» Exercise prompt
Quote the listing below in its entirety.
------ Provided material ------
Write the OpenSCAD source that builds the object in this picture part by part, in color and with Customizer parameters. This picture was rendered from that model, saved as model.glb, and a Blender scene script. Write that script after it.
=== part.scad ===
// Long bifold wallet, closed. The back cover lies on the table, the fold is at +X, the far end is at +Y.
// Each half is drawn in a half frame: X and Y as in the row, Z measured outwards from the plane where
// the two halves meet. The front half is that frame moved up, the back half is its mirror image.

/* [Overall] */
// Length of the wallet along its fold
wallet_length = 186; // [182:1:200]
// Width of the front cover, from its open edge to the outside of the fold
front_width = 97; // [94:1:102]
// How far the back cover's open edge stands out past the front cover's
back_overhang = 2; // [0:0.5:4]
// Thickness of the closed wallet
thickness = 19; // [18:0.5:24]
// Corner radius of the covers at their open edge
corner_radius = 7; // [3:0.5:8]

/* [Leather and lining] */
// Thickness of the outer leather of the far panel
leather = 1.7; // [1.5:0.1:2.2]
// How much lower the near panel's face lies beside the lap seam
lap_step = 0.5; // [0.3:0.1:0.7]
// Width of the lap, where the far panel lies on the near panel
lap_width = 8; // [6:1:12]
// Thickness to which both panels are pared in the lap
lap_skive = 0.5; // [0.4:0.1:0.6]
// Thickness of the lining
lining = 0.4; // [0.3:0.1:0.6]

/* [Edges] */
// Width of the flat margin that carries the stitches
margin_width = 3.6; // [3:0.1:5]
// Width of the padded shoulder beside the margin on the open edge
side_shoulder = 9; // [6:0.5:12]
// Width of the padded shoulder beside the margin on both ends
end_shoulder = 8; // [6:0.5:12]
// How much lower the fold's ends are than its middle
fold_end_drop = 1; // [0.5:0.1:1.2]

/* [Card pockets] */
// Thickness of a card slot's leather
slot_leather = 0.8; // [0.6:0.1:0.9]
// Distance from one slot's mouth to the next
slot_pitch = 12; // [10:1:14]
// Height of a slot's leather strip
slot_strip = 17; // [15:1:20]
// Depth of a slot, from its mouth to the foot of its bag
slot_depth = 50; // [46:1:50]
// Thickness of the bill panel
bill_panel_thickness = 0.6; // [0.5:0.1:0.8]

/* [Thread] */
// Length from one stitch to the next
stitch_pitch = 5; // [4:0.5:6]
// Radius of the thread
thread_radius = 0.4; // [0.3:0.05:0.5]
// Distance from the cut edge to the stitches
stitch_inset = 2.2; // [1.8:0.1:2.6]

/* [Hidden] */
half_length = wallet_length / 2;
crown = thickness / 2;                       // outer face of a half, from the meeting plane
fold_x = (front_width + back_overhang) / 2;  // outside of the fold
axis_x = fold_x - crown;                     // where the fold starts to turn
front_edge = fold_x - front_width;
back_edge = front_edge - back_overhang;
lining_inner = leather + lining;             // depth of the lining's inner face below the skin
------
» Answer to the exercise
Write the OpenSCAD source that builds the object in this picture part by part, in color and with Customizer parameters. This picture was rendered from that model, saved as model.glb, and a Blender scene script. Write that script after it.
=== part.scad ===
// Long bifold wallet, closed. The back cover lies on the table, the fold is at +X, the far end is at +Y.
// Each half is drawn in a half frame: X and Y as in the row, Z measured outwards from the plane where
// the two halves meet. The front half is that frame moved up, the back half is its mirror image.

/* [Overall] */
// Length of the wallet along its fold
wallet_length = 186; // [182:1:200]
// Width of the front cover, from its open edge to the outside of the fold
front_width = 97; // [94:1:102]
// How far the back cover's open edge stands out past the front cover's
back_overhang = 2; // [0:0.5:4]
// Thickness of the closed wallet
thickness = 19; // [18:0.5:24]
// Corner radius of the covers at their open edge
corner_radius = 7; // [3:0.5:8]

/* [Leather and lining] */
// Thickness of the outer leather of the far panel
leather = 1.7; // [1.5:0.1:2.2]
// How much lower the near panel's face lies beside the lap seam
lap_step = 0.5; // [0.3:0.1:0.7]
// Width of the lap, where the far panel lies on the near panel
lap_width = 8; // [6:1:12]
// Thickness to which both panels are pared in the lap
lap_skive = 0.5; // [0.4:0.1:0.6]
// Thickness of the lining
lining = 0.4; // [0.3:0.1:0.6]

/* [Edges] */
// Width of the flat margin that carries the stitches
margin_width = 3.6; // [3:0.1:5]
// Width of the padded shoulder beside the margin on the open edge
side_shoulder = 9; // [6:0.5:12]
// Width of the padded shoulder beside the margin on both ends
end_shoulder = 8; // [6:0.5:12]
// How much lower the fold's ends are than its middle
fold_end_drop = 1; // [0.5:0.1:1.2]

/* [Card pockets] */
// Thickness of a card slot's leather
slot_leather = 0.8; // [0.6:0.1:0.9]
// Distance from one slot's mouth to the next
slot_pitch = 12; // [10:1:14]
// Height of a slot's leather strip
slot_strip = 17; // [15:1:20]
// Depth of a slot, from its mouth to the foot of its bag
slot_depth = 50; // [46:1:50]
// Thickness of the bill panel
bill_panel_thickness = 0.6; // [0.5:0.1:0.8]

/* [Thread] */
// Length from one stitch to the next
stitch_pitch = 5; // [4:0.5:6]
// Radius of the thread
thread_radius = 0.4; // [0.3:0.05:0.5]
// Distance from the cut edge to the stitches
stitch_inset = 2.2; // [1.8:0.1:2.6]

/* [Hidden] */
half_length = wallet_length / 2;
crown = thickness / 2;                       // outer face of a half, from the meeting plane
fold_x = (front_width + back_overhang) / 2;  // outside of the fold
axis_x = fold_x - crown;                     // where the fold starts to turn
front_edge = fold_x - front_width;
back_edge = front_edge - back_overhang;
lining_inner = leather + lining;             // depth of the lining's inner face below the skin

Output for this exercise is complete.